In the end, Oakland's offense and pitching both fared poorly. No starter won more than six games. None of the team's top four starters (Ariel Prieto, Steve Karsay, Mike Oquist, and Dave Telgheder) finished the season with an ERA of less than 5.00; the Athletics, as a team, finished with an earned run average of 5.48, a league worst. All told, Oakland allowed a season total of 946 runs. A record that still holds till today

More puzzling was the fate of the offense. Oakland, as expected, remained one of the league's best power-hitting teams. The Athletics' sluggers hit a total of 197 home runs (third-most in the American League).
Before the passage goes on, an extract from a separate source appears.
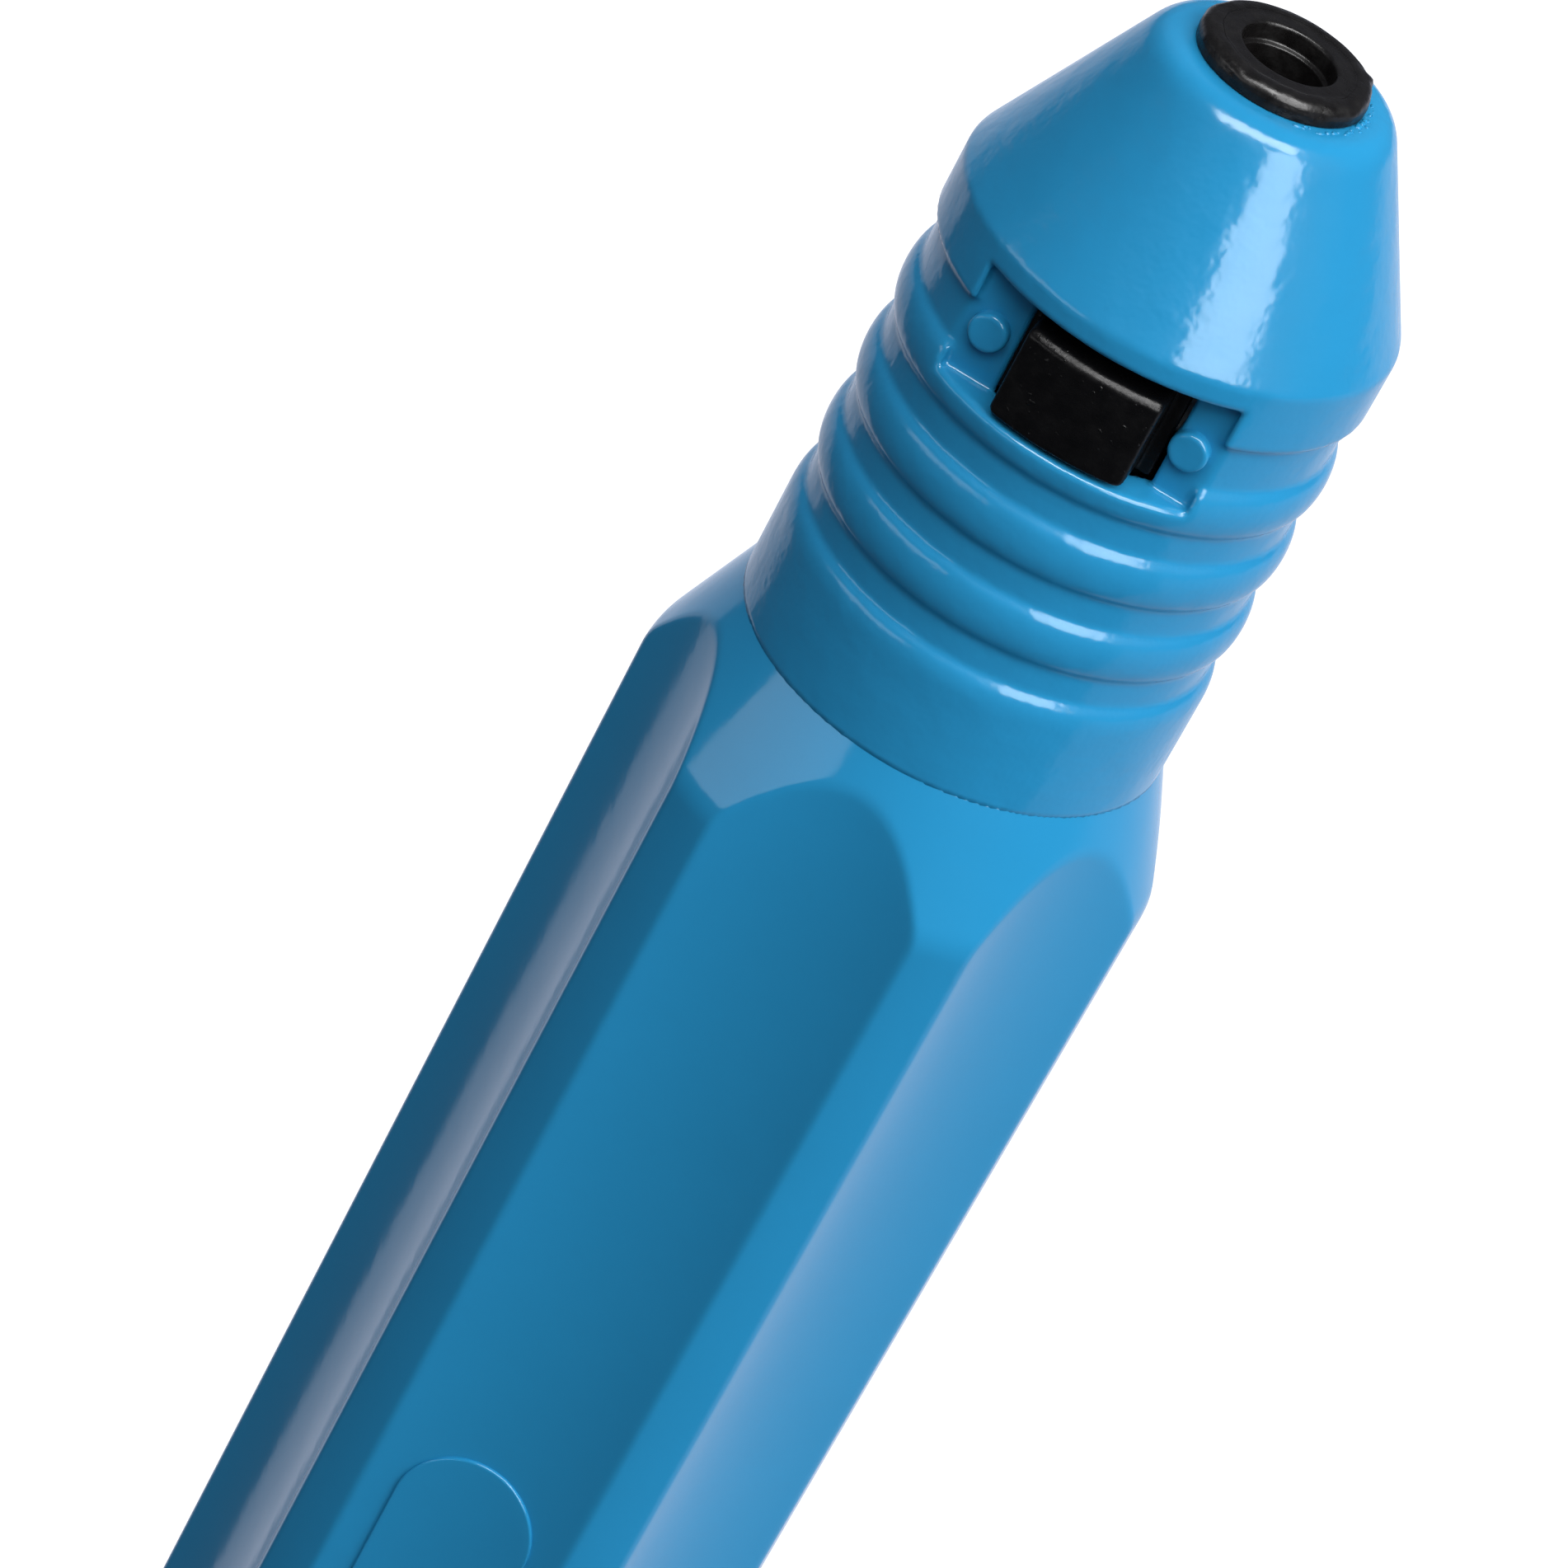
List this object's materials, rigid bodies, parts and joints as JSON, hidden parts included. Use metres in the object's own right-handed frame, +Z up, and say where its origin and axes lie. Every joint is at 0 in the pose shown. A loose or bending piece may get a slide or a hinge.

Oakland's home runs failed to generate much offense, however, as all around low batting average for the team negated most of the team's other advantages. Oakland scored a total of 764 runs in 1997 (the 11th highest total in the American League).

These awful performances quickly removed the A's from contention. On May 31, they were already nine games out of first place; their position steadily worsened throughout the summer. In light of this, General Manager Sandy Alderson traded Mark McGwire (who, at the time, was on pace to break Roger Maris' single-season home run record) to the St. Louis Cardinals for T.J. Matthews, Blake Stein, and Eric Ludwick. McGwire would finish the season with 58 home runs (four shy of breaking the record). The trade was a disaster on the Athletics' end, as none of the three players received in the trade panned out. The A's ultimately finished twenty-five games behind the first-place Seattle Mariners. Their 65-97 finish (the club's worst since 1979) led to the removal of Sandy Alderson as General Manager on October 17, he was replaced by Billy Beane. Manager Art Howe, however, was retained for the 1998 season.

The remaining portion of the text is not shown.